Collected material:
▬▬▬▬▬▬

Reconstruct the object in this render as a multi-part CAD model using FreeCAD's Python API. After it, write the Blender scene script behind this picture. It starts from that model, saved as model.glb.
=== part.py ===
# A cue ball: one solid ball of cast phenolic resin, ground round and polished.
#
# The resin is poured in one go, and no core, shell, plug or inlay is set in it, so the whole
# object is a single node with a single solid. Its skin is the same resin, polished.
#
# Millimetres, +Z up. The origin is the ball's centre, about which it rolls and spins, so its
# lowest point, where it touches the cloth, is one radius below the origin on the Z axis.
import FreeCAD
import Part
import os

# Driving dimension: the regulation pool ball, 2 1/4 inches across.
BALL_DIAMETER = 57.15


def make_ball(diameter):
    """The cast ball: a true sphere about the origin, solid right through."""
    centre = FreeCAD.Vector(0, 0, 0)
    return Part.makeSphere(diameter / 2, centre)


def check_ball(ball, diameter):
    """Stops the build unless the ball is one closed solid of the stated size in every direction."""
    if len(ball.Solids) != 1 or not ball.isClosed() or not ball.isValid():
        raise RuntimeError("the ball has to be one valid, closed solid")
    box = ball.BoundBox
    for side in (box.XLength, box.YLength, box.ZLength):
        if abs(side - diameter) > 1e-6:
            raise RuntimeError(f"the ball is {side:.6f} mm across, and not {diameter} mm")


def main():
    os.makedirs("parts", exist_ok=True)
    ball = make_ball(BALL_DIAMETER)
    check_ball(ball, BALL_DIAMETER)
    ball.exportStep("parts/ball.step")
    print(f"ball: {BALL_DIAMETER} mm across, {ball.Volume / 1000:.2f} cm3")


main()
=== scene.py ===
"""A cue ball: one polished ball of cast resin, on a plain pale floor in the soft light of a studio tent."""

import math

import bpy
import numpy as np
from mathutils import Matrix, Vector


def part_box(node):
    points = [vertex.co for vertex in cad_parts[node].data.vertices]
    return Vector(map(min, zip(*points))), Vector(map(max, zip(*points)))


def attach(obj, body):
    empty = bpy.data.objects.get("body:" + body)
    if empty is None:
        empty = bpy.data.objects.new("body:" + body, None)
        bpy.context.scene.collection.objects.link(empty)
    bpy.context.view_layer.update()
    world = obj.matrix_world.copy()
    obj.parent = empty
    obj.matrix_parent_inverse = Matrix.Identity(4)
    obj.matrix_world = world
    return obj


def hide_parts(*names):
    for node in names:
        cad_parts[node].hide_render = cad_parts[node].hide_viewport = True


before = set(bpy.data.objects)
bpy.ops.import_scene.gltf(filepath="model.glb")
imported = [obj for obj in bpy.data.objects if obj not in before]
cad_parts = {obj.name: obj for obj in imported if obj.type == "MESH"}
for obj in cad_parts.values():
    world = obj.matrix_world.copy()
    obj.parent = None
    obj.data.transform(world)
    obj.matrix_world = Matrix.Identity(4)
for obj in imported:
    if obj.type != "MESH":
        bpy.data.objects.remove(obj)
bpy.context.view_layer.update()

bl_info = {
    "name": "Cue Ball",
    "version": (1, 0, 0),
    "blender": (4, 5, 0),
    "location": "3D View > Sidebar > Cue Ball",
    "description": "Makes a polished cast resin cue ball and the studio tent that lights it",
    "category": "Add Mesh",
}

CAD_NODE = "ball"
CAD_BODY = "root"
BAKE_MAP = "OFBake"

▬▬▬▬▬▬

Required work: Go through the material above line by line and copy it exactly.

The result:
Reconstruct the object in this render as a multi-part CAD model using FreeCAD's Python API. After it, write the Blender scene script behind this picture. It starts from that model, saved as model.glb.
=== part.py ===
# A cue ball: one solid ball of cast phenolic resin, ground round and polished.
#
# The resin is poured in one go, and no core, shell, plug or inlay is set in it, so the whole
# object is a single node with a single solid. Its skin is the same resin, polished.
#
# Millimetres, +Z up. The origin is the ball's centre, about which it rolls and spins, so its
# lowest point, where it touches the cloth, is one radius below the origin on the Z axis.
import FreeCAD
import Part
import os

# Driving dimension: the regulation pool ball, 2 1/4 inches across.
BALL_DIAMETER = 57.15


def make_ball(diameter):
    """The cast ball: a true sphere about the origin, solid right through."""
    centre = FreeCAD.Vector(0, 0, 0)
    return Part.makeSphere(diameter / 2, centre)


def check_ball(ball, diameter):
    """Stops the build unless the ball is one closed solid of the stated size in every direction."""
    if len(ball.Solids) != 1 or not ball.isClosed() or not ball.isValid():
        raise RuntimeError("the ball has to be one valid, closed solid")
    box = ball.BoundBox
    for side in (box.XLength, box.YLength, box.ZLength):
        if abs(side - diameter) > 1e-6:
            raise RuntimeError(f"the ball is {side:.6f} mm across, and not {diameter} mm")


def main():
    os.makedirs("parts", exist_ok=True)
    ball = make_ball(BALL_DIAMETER)
    check_ball(ball, BALL_DIAMETER)
    ball.exportStep("parts/ball.step")
    print(f"ball: {BALL_DIAMETER} mm across, {ball.Volume / 1000:.2f} cm3")


main()
=== scene.py ===
"""A cue ball: one polished ball of cast resin, on a plain pale floor in the soft light of a studio tent."""

import math

import bpy
import numpy as np
from mathutils import Matrix, Vector


def part_box(node):
    points = [vertex.co for vertex in cad_parts[node].data.vertices]
    return Vector(map(min, zip(*points))), Vector(map(max, zip(*points)))


def attach(obj, body):
    empty = bpy.data.objects.get("body:" + body)
    if empty is None:
        empty = bpy.data.objects.new("body:" + body, None)
        bpy.context.scene.collection.objects.link(empty)
    bpy.context.view_layer.update()
    world = obj.matrix_world.copy()
    obj.parent = empty
    obj.matrix_parent_inverse = Matrix.Identity(4)
    obj.matrix_world = world
    return obj


def hide_parts(*names):
    for node in names:
        cad_parts[node].hide_render = cad_parts[node].hide_viewport = True


before = set(bpy.data.objects)
bpy.ops.import_scene.gltf(filepath="model.glb")
imported = [obj for obj in bpy.data.objects if obj not in before]
cad_parts = {obj.name: obj for obj in imported if obj.type == "MESH"}
for obj in cad_parts.values():
    world = obj.matrix_world.copy()
    obj.parent = None
    obj.data.transform(world)
    obj.matrix_world = Matrix.Identity(4)
for obj in imported:
    if obj.type != "MESH":
        bpy.data.objects.remove(obj)
bpy.context.view_layer.update()

bl_info = {
    "name": "Cue Ball",
    "version": (1, 0, 0),
    "blender": (4, 5, 0),
    "location": "3D View > Sidebar > Cue Ball",
    "description": "Makes a polished cast resin cue ball and the studio tent that lights it",
    "category": "Add Mesh",
}

CAD_NODE = "ball"
CAD_BODY = "root"
BAKE_MAP = "OFBake"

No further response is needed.